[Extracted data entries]
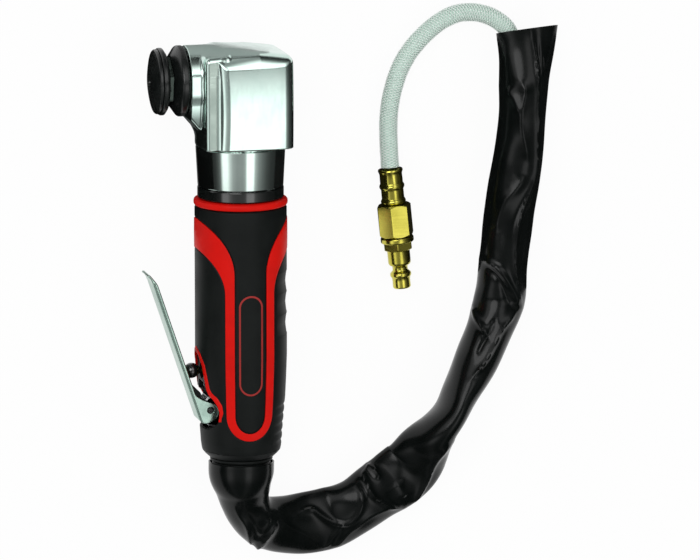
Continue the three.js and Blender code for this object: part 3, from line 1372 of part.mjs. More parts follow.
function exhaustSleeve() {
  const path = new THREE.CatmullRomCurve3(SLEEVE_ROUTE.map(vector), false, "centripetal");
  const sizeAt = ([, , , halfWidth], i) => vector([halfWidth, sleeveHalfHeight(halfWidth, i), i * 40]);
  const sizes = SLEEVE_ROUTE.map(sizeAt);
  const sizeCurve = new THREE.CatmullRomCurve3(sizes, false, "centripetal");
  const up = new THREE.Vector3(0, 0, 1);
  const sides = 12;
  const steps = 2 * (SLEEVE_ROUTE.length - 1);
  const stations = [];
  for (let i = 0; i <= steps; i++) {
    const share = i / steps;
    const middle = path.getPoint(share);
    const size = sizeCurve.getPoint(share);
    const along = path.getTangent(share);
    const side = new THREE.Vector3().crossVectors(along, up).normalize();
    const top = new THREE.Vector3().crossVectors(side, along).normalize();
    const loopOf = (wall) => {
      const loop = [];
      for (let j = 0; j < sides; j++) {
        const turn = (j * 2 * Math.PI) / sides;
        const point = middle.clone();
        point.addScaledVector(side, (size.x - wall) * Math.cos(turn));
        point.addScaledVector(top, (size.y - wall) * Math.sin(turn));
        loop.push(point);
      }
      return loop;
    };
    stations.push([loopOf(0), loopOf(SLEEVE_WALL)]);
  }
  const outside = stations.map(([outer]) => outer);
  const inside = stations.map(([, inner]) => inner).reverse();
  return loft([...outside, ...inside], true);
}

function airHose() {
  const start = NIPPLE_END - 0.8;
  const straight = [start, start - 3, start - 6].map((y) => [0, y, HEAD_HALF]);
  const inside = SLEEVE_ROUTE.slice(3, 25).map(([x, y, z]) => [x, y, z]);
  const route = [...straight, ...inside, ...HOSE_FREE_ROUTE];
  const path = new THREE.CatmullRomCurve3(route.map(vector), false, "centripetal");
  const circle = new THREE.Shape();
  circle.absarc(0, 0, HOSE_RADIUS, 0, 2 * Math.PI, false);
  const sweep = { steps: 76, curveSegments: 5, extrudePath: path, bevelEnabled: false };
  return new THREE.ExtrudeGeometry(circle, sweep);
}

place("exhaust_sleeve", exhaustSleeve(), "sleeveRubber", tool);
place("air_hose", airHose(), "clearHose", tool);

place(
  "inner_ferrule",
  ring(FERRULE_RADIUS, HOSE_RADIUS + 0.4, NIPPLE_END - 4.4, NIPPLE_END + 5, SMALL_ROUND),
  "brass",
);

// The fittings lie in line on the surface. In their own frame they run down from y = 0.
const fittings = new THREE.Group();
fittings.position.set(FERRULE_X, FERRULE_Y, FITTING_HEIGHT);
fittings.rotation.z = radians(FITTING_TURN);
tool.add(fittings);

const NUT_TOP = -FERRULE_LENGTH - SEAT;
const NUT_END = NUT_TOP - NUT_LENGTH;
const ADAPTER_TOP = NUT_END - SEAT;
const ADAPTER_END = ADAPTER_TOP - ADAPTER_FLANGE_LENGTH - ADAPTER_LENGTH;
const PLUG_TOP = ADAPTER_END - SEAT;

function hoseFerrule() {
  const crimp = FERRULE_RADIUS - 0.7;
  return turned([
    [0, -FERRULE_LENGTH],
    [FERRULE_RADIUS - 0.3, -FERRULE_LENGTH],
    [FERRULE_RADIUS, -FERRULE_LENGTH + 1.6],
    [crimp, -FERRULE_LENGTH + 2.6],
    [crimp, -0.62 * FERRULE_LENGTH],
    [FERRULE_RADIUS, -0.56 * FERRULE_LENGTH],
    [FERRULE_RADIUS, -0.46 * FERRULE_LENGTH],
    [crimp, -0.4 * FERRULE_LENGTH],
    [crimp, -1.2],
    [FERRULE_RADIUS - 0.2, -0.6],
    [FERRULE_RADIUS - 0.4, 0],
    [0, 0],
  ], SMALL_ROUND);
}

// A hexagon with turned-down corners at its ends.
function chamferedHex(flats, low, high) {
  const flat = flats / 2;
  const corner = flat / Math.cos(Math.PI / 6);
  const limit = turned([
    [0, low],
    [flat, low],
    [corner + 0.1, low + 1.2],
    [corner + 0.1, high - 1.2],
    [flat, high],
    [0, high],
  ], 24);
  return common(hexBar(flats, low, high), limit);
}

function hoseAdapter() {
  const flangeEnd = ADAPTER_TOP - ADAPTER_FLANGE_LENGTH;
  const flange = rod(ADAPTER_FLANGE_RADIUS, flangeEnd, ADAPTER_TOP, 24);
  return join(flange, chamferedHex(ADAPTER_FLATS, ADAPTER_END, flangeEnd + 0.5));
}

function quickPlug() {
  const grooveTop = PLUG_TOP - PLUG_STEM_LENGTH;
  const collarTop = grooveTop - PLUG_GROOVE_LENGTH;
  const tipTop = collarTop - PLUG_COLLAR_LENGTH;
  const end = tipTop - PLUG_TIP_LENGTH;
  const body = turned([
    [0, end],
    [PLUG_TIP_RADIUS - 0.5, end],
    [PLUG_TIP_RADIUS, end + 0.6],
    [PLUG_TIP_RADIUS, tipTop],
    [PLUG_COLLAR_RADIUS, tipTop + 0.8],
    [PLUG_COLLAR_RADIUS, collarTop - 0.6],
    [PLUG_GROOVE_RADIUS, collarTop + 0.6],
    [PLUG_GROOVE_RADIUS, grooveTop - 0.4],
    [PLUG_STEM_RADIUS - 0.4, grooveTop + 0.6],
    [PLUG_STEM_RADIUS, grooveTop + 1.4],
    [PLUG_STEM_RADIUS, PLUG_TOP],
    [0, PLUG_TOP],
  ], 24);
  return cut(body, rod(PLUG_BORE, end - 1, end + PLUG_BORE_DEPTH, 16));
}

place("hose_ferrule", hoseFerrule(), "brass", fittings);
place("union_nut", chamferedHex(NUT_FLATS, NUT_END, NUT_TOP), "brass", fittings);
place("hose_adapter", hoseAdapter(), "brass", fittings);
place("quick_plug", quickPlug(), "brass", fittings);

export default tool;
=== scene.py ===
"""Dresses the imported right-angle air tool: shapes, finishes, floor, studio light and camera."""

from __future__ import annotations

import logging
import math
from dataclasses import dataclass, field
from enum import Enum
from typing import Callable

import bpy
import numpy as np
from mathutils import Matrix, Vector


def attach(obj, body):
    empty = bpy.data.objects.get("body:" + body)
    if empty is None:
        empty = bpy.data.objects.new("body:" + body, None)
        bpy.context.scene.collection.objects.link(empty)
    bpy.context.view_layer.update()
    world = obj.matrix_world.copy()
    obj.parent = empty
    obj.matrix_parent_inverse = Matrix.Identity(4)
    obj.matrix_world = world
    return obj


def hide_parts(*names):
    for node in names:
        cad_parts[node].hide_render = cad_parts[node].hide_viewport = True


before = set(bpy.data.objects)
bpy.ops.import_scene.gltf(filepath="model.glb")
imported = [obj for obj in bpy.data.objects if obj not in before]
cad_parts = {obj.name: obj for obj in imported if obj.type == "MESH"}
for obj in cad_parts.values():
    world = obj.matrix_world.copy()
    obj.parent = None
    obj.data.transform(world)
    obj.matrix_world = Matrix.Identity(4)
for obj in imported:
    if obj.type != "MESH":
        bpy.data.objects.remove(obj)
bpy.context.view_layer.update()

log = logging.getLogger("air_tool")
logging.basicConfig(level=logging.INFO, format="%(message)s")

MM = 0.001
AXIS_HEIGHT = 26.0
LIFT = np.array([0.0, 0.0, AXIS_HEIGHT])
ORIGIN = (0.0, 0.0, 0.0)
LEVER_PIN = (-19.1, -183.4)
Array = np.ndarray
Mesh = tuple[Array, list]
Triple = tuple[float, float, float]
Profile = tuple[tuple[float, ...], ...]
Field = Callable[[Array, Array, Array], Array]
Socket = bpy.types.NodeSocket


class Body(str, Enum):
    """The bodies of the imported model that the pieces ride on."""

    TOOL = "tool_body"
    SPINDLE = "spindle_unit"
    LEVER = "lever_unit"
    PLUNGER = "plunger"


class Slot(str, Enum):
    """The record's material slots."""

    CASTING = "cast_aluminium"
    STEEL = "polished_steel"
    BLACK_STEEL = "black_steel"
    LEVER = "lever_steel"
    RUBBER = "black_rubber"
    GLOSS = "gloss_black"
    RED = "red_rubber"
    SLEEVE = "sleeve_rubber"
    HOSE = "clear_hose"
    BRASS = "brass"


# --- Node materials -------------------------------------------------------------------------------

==

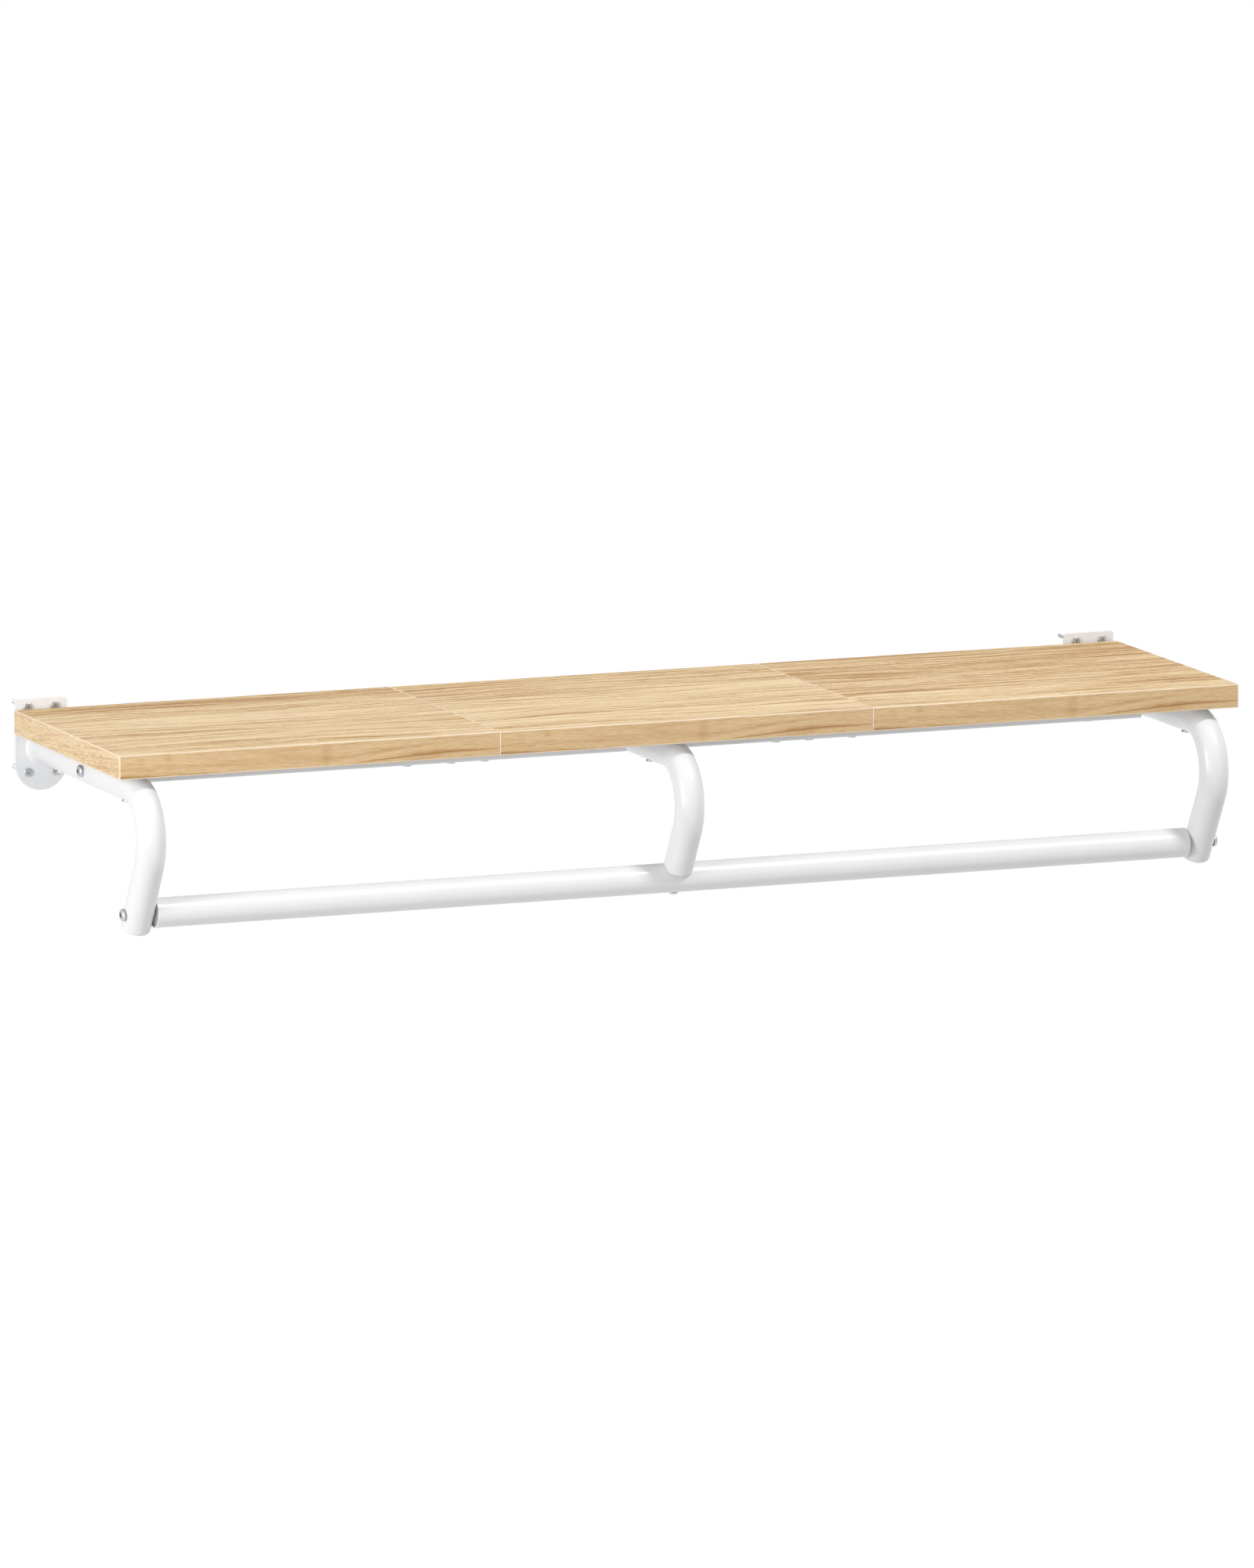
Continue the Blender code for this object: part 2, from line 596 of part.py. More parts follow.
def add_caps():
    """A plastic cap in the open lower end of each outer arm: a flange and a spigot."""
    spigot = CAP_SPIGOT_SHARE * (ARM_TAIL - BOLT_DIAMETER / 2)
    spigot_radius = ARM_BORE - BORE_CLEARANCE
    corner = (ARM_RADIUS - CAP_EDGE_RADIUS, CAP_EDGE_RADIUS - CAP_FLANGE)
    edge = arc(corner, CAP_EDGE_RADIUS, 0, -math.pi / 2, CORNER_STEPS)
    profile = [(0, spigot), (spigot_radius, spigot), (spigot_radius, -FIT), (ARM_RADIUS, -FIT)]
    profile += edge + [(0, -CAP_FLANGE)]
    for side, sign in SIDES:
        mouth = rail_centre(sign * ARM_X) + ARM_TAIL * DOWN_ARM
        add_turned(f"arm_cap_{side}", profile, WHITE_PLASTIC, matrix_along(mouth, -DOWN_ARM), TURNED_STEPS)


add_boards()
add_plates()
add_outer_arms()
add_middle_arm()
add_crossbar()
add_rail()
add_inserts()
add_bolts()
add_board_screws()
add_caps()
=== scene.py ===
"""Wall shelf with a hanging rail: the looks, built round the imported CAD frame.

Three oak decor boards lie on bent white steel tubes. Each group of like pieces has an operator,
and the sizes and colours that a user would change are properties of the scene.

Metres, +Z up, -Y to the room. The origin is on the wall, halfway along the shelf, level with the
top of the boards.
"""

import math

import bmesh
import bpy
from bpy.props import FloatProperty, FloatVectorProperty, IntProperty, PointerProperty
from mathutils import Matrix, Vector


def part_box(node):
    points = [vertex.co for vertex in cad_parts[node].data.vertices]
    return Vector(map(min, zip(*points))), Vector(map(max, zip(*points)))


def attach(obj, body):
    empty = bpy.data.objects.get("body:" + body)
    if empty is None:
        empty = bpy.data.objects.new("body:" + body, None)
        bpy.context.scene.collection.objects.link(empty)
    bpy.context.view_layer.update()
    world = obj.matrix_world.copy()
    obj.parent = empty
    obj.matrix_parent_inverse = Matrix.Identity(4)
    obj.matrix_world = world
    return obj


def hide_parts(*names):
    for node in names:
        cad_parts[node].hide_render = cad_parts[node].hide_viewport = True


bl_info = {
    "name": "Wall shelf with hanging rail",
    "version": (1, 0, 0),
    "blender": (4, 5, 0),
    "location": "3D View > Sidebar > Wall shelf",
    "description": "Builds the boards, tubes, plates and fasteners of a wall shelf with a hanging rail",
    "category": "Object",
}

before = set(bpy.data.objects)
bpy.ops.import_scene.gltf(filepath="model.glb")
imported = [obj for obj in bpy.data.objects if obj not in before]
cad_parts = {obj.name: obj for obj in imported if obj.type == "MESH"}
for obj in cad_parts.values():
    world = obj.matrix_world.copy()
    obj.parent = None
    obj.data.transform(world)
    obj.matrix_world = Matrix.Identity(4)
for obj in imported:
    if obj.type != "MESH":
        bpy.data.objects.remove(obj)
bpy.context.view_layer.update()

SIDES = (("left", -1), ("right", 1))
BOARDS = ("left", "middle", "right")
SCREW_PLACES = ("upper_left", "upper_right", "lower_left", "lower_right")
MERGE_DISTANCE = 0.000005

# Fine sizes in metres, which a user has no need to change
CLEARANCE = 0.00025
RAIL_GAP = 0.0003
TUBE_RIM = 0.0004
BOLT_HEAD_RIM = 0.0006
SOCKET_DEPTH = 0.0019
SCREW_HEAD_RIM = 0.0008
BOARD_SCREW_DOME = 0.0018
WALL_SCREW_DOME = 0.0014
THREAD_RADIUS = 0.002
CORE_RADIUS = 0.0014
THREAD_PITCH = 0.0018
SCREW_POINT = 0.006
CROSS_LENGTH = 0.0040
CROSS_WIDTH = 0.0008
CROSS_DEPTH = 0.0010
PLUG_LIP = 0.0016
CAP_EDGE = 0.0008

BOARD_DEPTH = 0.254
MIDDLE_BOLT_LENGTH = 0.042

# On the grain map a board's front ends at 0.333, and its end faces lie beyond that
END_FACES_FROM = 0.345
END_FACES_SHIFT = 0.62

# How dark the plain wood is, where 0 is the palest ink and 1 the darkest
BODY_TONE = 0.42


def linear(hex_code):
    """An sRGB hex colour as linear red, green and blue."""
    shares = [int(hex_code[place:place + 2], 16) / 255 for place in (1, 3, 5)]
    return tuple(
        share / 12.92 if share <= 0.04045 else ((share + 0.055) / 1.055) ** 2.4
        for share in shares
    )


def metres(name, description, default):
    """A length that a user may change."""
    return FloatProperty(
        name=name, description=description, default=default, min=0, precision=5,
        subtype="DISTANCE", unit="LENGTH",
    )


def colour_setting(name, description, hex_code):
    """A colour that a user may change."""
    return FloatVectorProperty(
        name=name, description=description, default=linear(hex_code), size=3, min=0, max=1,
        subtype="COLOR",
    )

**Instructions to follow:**
Determine the number of lines in the entries above where the string "this" appears. Answer with the number alone.

**Exercise answer:**
2